Tuesday, July 31, 2012

C++: Why or why not?

These days, I'm most integrating with native libraries, although web browsers are interesting, too. (See perhaps NaCl and Emscripten on the latter.) Some of those libraries export C APIs. That's nice for reuse across languages. Some (Bullet, Skia, ...) do best with the raw C++. This makes interfacing more difficult. One of the best ways to use C++ libraries is to code in C++.

And truth told, especially with C++11, I don't mind coding in C++ myself these days. I like type inference and closures. Bothering with shared_ptr, weak_ptr, and unique_ptr isn't the end of the world, and it gets most resource management done. Eclipse CDT has passable (although quirky and not always reliable) support. On a fast CPU, I can almost survive compile times.

On the down side, C++ is still a complicated beast. I'm not sure I'd like to see results of newbie code in C++ as they try out fancy features (which sometimes really are needed for clean code, too). I also don't understand everything myself. I get the point of C++11 move semantics, for example, but I don't really understand how to use it. I'm sure I could, if I spent time on it, but I sort of hover around "I need to get to that someday" mode. And it's such a bother to have to understand such details. Many other such examples exist in the beast.

Also, there's the issue that I'm really tired of needing to declare functions before defining them and the whole header vs. source files. It seems a small thing, and I could argue their virtues, but it's one of the things I'm most tired of.

In the end, for just getting a job done when I need to integrate, I think C++ is the easiest way to go, and it really is possible to write clean and portable code. However, the warts and slow compiles really grind on me. I'd also like a good implementation I could use everywhere, open standards not withstanding. Maybe that'll be Clang someday, if Windows coding support goes up. Maybe.

I wish the language in my head would fly out automatically with amazing C++ integration support included.

Saturday, July 28, 2012

How to be a polite helper

I love to see polite responses like this on help groups. So often I see complaints about people being incompetent or not reading manuals or whatnot. Being polite is wonderful and what's needed if you care about having a good relationship with folks out there. People aren't morons just because they make mistakes. Everyone makes mistakes.

Maybe rude responses are more likely for projects that feel they already have all the attention they want and just can't keep up?

Sorry for not spending the time to look up a counter-example on rudeness, but the polite example is nicer to read anyway. And I guess finger pointing isn't nice either, so maybe it's just as well I haven't looked one up. I guess I could anonymously quote or something.

Tuesday, July 17, 2012

A closer language: Julia

Well, I can't seem to get language design out of my mind, but someone got really close to what I've been planning: a human-friendly, math-friendly, high speed, scripting-feel, typing-allowed programming language with multiple dispatch and whatnot.
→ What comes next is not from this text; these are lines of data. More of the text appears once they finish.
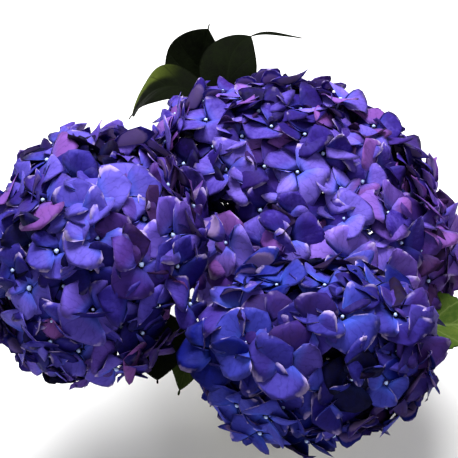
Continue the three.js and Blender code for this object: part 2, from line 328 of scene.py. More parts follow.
# Colour and roughness of a shader, and where there is a height, its bump.
def dress(shader, colour, roughness, height=None, strength=0.0, distance=0.0):
    feed(shader.inputs["Base Color"], colour)
    feed(shader.inputs["Roughness"], roughness)
    if height is not None:
        bump = addNode(shader.id_data, "Bump")
        bump.inputs["Strength"].default_value = strength
        bump.inputs["Distance"].default_value = distance
        feed(bump.inputs["Height"], height)
        feed(shader.inputs["Normal"], bump.outputs[0])


# The four values of the colour attribute "mask".
def maskSockets(tree):
    attribute = addNode(tree, "Attribute", attribute_name="mask")
    split = addNode(tree, "SeparateColor")
    feed(split.inputs[0], attribute.outputs["Color"])
    return split.outputs[0], split.outputs[1], split.outputs[2], attribute.outputs["Alpha"]


# camera: looks along +Y and down at the blooms from half above
view = {"target": (-0.040, 0.038, 0.160), "elevation": 50.0, "distance": 1.05, "lens": 118.1}


def makeCamera():
    camera = bpy.data.objects.new("camera", bpy.data.cameras.new("camera"))
    bpy.context.collection.objects.link(camera)
    rise = math.radians(view["elevation"])
    back = np.array([0, -math.cos(rise), math.sin(rise)]) * view["distance"]
    camera.location = np.array(view["target"]) + back
    camera.rotation_euler = (math.pi / 2 - rise, 0, 0)
    camera.data.lens = view["lens"]
    camera.data.sensor_width = 36
    camera.data.clip_start = 0.01
    bpy.context.scene.camera = camera


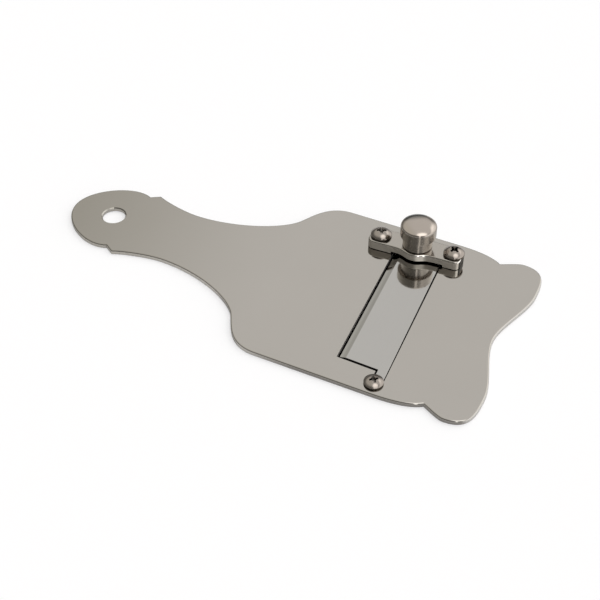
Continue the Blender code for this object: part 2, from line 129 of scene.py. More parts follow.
def turned(profile, sides=128):
    """A closed profile of radius and height pairs, spun about Z."""
    bm = bmesh.new()
    ring = [bm.verts.new((radius, 0, height)) for radius, height in profile]
    edges = [bm.edges.new((a, b)) for a, b in zip(ring, ring[1:] + ring[:1])]
    bmesh.ops.spin(bm, geom=edges, axis=(0, 0, 1), cent=(0, 0, 0), angle=math.tau,
                   steps=sides, use_merge=True)
    bmesh.ops.remove_doubles(bm, verts=bm.verts, dist=TINY)
    bmesh.ops.dissolve_degenerate(bm, edges=bm.edges, dist=TINY)
    bmesh.ops.recalc_face_normals(bm, faces=bm.faces)
    return bm


def round_level_edges(bm, height, radius, segments):
    """Round the edges that lie at one height."""
    edges = []
    for edge in bm.edges:
        if all(abs(v.co.z - height) < 10 * TINY for v in edge.verts):
            edges.append(edge)
    bmesh.ops.bevel(bm, geom=edges, offset=radius, segments=segments, profile=0.5,
                    affect="EDGES")


print("solids start from prisms and turned profiles")


# %% Cutting, softening and placing a piece
def piece(name, bm, place, cutters=(), soft=0.0, soft_angle=50.0, sharp=35.0):
    """An object of a mesh, cut by other meshes, with soft edges, moved to its place."""
    mesh = bpy.data.meshes.new(name)
    bm.to_mesh(mesh)
    bm.free()
    obj = bpy.data.objects.new(name, mesh)
    bpy.context.scene.collection.objects.link(obj)
    tools = []
    for cutter in cutters:
        tool_mesh = bpy.data.meshes.new(name + "_cutter")
        cutter.to_mesh(tool_mesh)
        cutter.free()
        tool = bpy.data.objects.new(name + "_cutter", tool_mesh)
        bpy.context.scene.collection.objects.link(tool)
        cut = obj.modifiers.new("cut", "BOOLEAN")
        cut.operation = "DIFFERENCE"
        cut.solver = "EXACT"
        cut.object = tool
        tools.append(tool)
    if soft:
        bevel = obj.modifiers.new("soft_edges", "BEVEL")
        bevel.width = soft
        bevel.segments = 2
        bevel.limit_method = "ANGLE"
        bevel.angle_limit = math.radians(soft_angle)
        bevel.use_clamp_overlap = True
    depsgraph = bpy.context.evaluated_depsgraph_get()
    shaped = bpy.data.meshes.new_from_object(obj.evaluated_get(depsgraph))
    obj.modifiers.clear()
    obj.data = shaped
    for tool in tools:
        bpy.data.objects.remove(tool)
    shaped.transform(place)
    shaped.shade_smooth()
    shaped.set_sharp_from_angle(angle=math.radians(sharp))
    weighted = obj.modifiers.new("flat_faces", "WEIGHTED_NORMAL")
    weighted.keep_sharp = True
    print(name, "has", len(shaped.polygons), "faces")
    return obj


def bore(radius, bottom, top):
    return turned([(0, bottom), (radius, bottom), (radius, top), (0, top)], 96)


def moved(bm, x, y=0.0):
    bmesh.ops.translate(bm, verts=bm.verts, vec=(x, y, 0))
    return bm


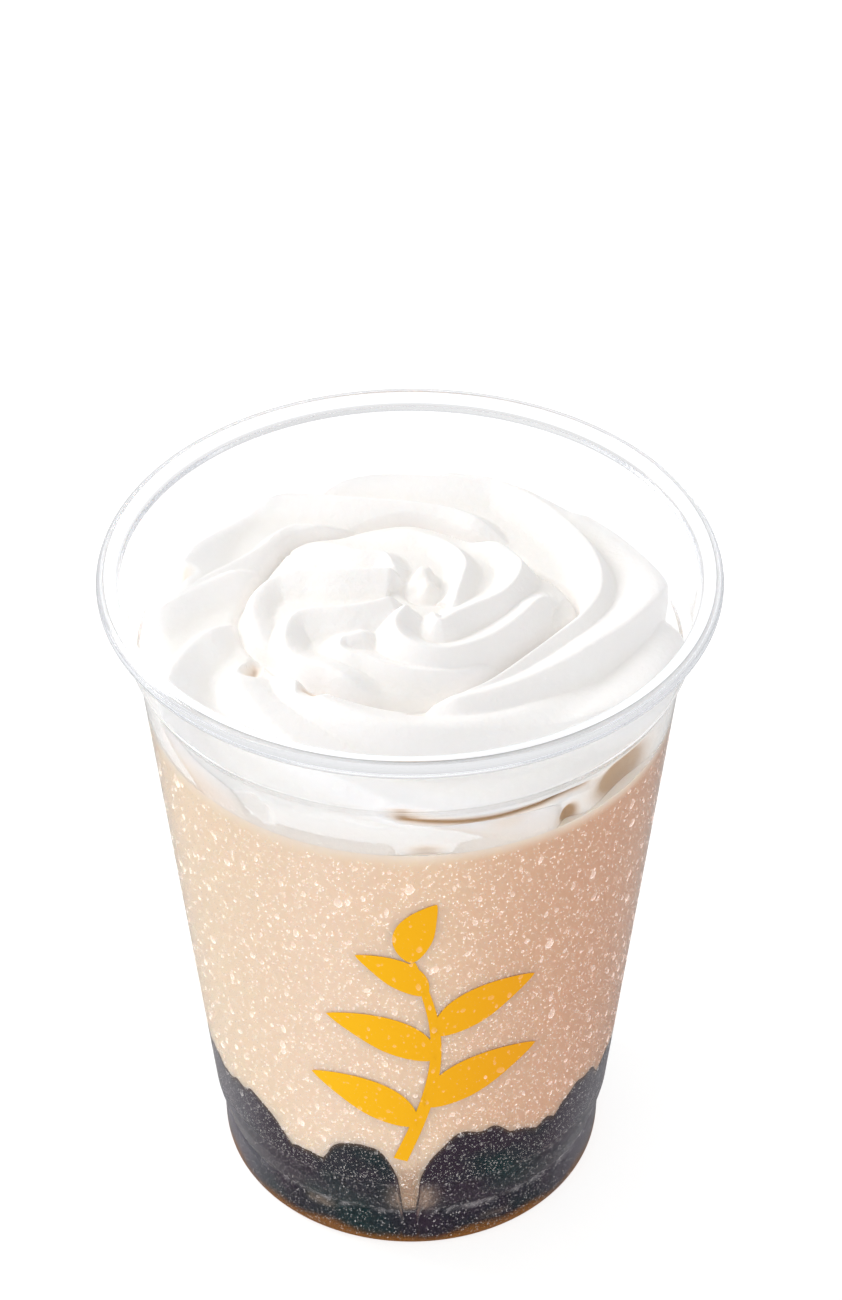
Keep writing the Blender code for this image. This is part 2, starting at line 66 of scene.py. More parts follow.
# ---- sizes of the looks alone ----------------------------
WALL = 0.5
SKIN = 0.22  # the contents end this far under the cup's outer face
SHARP_ANGLE = 50.0  # the contents' edges that bend more than this stay sharp

# ---- the photograph's camera -----------------------------
CAMERA_BACK = 406.89  # from the cup's axis
CAMERA_HEIGHT = 430.47
CAMERA_PITCH = 38.724  # below the horizon
CAMERA_YAW = 0.242  # to the right
CAMERA_LENS = 90.65
CAMERA_CLIP = (0.01, 20.0)  # metres

# ---- small helpers ---------------------------------------


def make_object(name, points, faces, mat):
    """A smooth mesh piece."""
    mesh = bpy.data.meshes.new(name)
    mesh.from_pydata((np.asarray(points, float) * MM).tolist(), [], faces)
    mesh.update()
    mesh.shade_smooth()
    mesh.materials.append(mat)
    obj = bpy.data.objects.new(name, mesh)
    bpy.context.scene.collection.objects.link(obj)
    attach(obj, "root")
    return obj


def points_of(obj):
    """A piece's points, one row each."""
    return np.array([vertex.co[:] for vertex in obj.data.vertices]) / MM


def azimuth_of(points):
    return np.degrees(np.arctan2(points[:, 1], points[:, 0])) % 360.0


def full_turn(count):
    """Evenly spaced angles round the axis, in radians."""
    return np.linspace(0.0, 2 * math.pi, count, endpoint=False)


def ring(radius, height, segments):
    """Points round the axis; radius and height are one number, or one for each point."""
    angle = full_turn(segments)
    return np.column_stack([radius * np.cos(angle), radius * np.sin(angle),
                            np.broadcast_to(height, segments)])


def drawn_in(points, share, lift):
    """A ring drawn in towards the axis to a share of its radius, and lifted."""
    return points * np.array([share, share, 1.0]) + np.array([0.0, 0.0, lift])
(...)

The one I found today is called Julia.

It has been well known for the past few months, but I managed to miss it until today.

My (mostly vapor) language is called Rio, and here's some sloppy "brainstorm about the language" demo code.

Some similarities between Rio and Julia are almost uncanny, but there are strong differences, too. Julia has no namespacing (but maybe they'll fix that), emphasizes fully dynamic typing, has too many keywords, doesn't let you really be a peer to core control constructs, has syntactic macros (which I dislike -- but they at least need special syntax and maybe are hygienic?), has batteries included (vs. immediate emphasis on package management), and so on.

But given they already have the buzz, are way ahead of me, and have people paid to work on it, maybe I should throw in the towel and get my own work done, knowing that Julia does a lot of what I wanted.

Some additional differences arise between Julia and Rio, by the way, like how they've gone reference-based and I was leaning value-based, but there are so many pros and cons on such things. That I can follow them down to various subtleties and think about how they've chosen where to go vs. where I have been headed with Rio just lets me know that we've thought about a lot of similar things. Julia just might be my language in the future. Argh. If only for infinite time and money, eh?